• What you need to do: Reproduce all of the material exactly as shown.

-- Begin Data for this task --

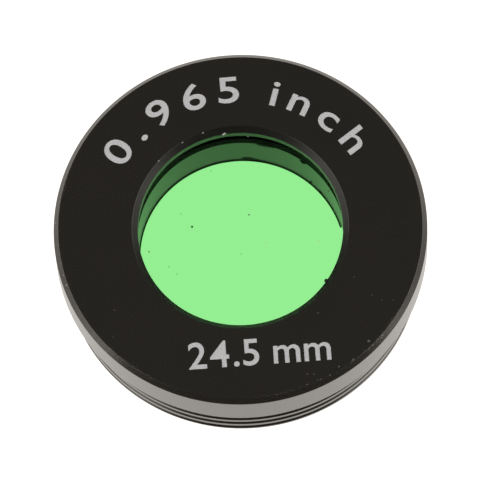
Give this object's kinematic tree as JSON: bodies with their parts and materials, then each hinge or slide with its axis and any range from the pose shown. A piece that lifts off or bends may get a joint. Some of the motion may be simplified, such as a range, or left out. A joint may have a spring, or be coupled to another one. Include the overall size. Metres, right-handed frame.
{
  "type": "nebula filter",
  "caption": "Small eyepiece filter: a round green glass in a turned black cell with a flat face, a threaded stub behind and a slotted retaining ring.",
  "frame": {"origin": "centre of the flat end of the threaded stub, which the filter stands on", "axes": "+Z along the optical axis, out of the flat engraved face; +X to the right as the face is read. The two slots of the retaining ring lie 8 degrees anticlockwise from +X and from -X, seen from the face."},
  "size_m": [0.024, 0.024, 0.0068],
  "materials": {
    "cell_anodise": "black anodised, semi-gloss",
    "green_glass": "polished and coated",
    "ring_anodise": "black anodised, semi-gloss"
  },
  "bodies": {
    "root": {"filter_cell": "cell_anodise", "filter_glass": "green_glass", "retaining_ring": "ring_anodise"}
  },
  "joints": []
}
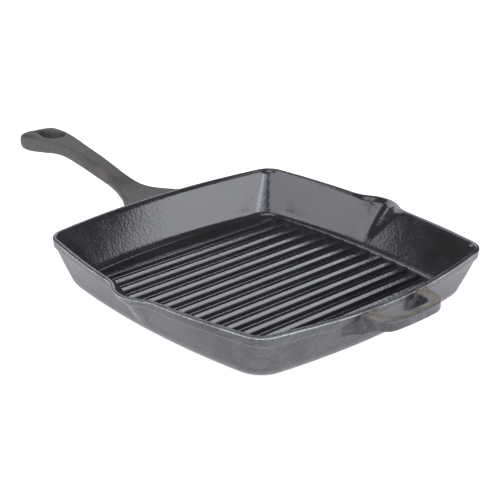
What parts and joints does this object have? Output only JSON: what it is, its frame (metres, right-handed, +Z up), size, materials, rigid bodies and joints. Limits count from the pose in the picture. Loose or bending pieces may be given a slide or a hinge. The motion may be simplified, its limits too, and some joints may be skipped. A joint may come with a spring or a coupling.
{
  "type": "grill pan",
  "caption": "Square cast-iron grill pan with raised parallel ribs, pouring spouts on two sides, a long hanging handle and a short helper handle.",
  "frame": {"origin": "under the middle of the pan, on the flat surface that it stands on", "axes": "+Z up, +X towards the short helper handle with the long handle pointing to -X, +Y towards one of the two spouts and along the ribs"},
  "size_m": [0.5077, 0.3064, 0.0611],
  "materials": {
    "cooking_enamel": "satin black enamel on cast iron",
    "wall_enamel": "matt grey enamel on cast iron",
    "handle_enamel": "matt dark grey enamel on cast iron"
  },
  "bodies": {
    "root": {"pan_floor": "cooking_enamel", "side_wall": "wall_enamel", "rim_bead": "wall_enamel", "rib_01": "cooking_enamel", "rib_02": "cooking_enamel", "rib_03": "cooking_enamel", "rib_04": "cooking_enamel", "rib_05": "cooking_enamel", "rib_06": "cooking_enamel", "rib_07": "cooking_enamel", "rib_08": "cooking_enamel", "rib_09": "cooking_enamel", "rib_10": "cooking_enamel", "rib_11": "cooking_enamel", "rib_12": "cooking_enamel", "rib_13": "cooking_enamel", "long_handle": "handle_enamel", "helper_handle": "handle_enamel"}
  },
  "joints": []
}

-- End Data for this task --

• Correct answer:
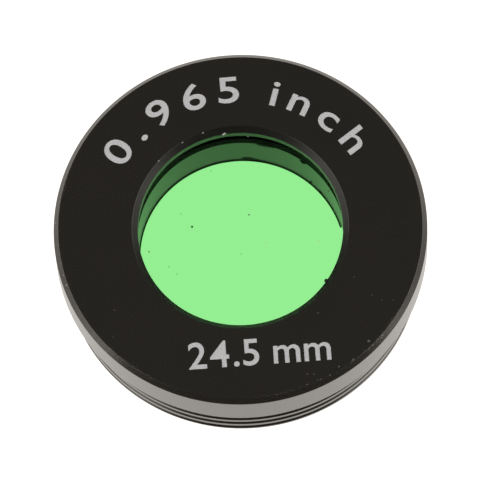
Give this object's kinematic tree as JSON: bodies with their parts and materials, then each hinge or slide with its axis and any range from the pose shown. A piece that lifts off or bends may get a joint. Some of the motion may be simplified, such as a range, or left out. A joint may have a spring, or be coupled to another one. Include the overall size. Metres, right-handed frame.
{
  "type": "nebula filter",
  "caption": "Small eyepiece filter: a round green glass in a turned black cell with a flat face, a threaded stub behind and a slotted retaining ring.",
  "frame": {"origin": "centre of the flat end of the threaded stub, which the filter stands on", "axes": "+Z along the optical axis, out of the flat engraved face; +X to the right as the face is read. The two slots of the retaining ring lie 8 degrees anticlockwise from +X and from -X, seen from the face."},
  "size_m": [0.024, 0.024, 0.0068],
  "materials": {
    "cell_anodise": "black anodised, semi-gloss",
    "green_glass": "polished and coated",
    "ring_anodise": "black anodised, semi-gloss"
  },
  "bodies": {
    "root": {"filter_cell": "cell_anodise", "filter_glass": "green_glass", "retaining_ring": "ring_anodise"}
  },
  "joints": []
}
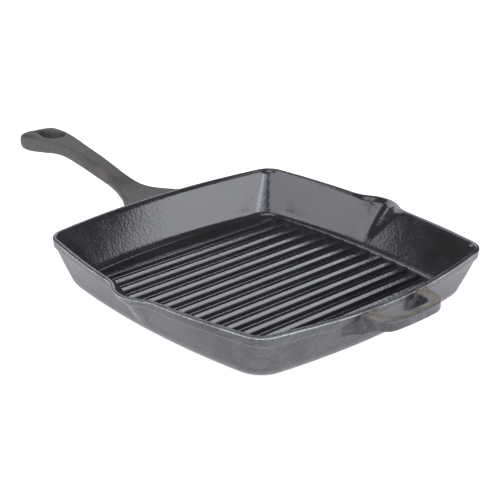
What parts and joints does this object have? Output only JSON: what it is, its frame (metres, right-handed, +Z up), size, materials, rigid bodies and joints. Limits count from the pose in the picture. Loose or bending pieces may be given a slide or a hinge. The motion may be simplified, its limits too, and some joints may be skipped. A joint may come with a spring or a coupling.
{
  "type": "grill pan",
  "caption": "Square cast-iron grill pan with raised parallel ribs, pouring spouts on two sides, a long hanging handle and a short helper handle.",
  "frame": {"origin": "under the middle of the pan, on the flat surface that it stands on", "axes": "+Z up, +X towards the short helper handle with the long handle pointing to -X, +Y towards one of the two spouts and along the ribs"},
  "size_m": [0.5077, 0.3064, 0.0611],
  "materials": {
    "cooking_enamel": "satin black enamel on cast iron",
    "wall_enamel": "matt grey enamel on cast iron",
    "handle_enamel": "matt dark grey enamel on cast iron"
  },
  "bodies": {
    "root": {"pan_floor": "cooking_enamel", "side_wall": "wall_enamel", "rim_bead": "wall_enamel", "rib_01": "cooking_enamel", "rib_02": "cooking_enamel", "rib_03": "cooking_enamel", "rib_04": "cooking_enamel", "rib_05": "cooking_enamel", "rib_06": "cooking_enamel", "rib_07": "cooking_enamel", "rib_08": "cooking_enamel", "rib_09": "cooking_enamel", "rib_10": "cooking_enamel", "rib_11": "cooking_enamel", "rib_12": "cooking_enamel", "rib_13": "cooking_enamel", "long_handle": "handle_enamel", "helper_handle": "handle_enamel"}
  },
  "joints": []
}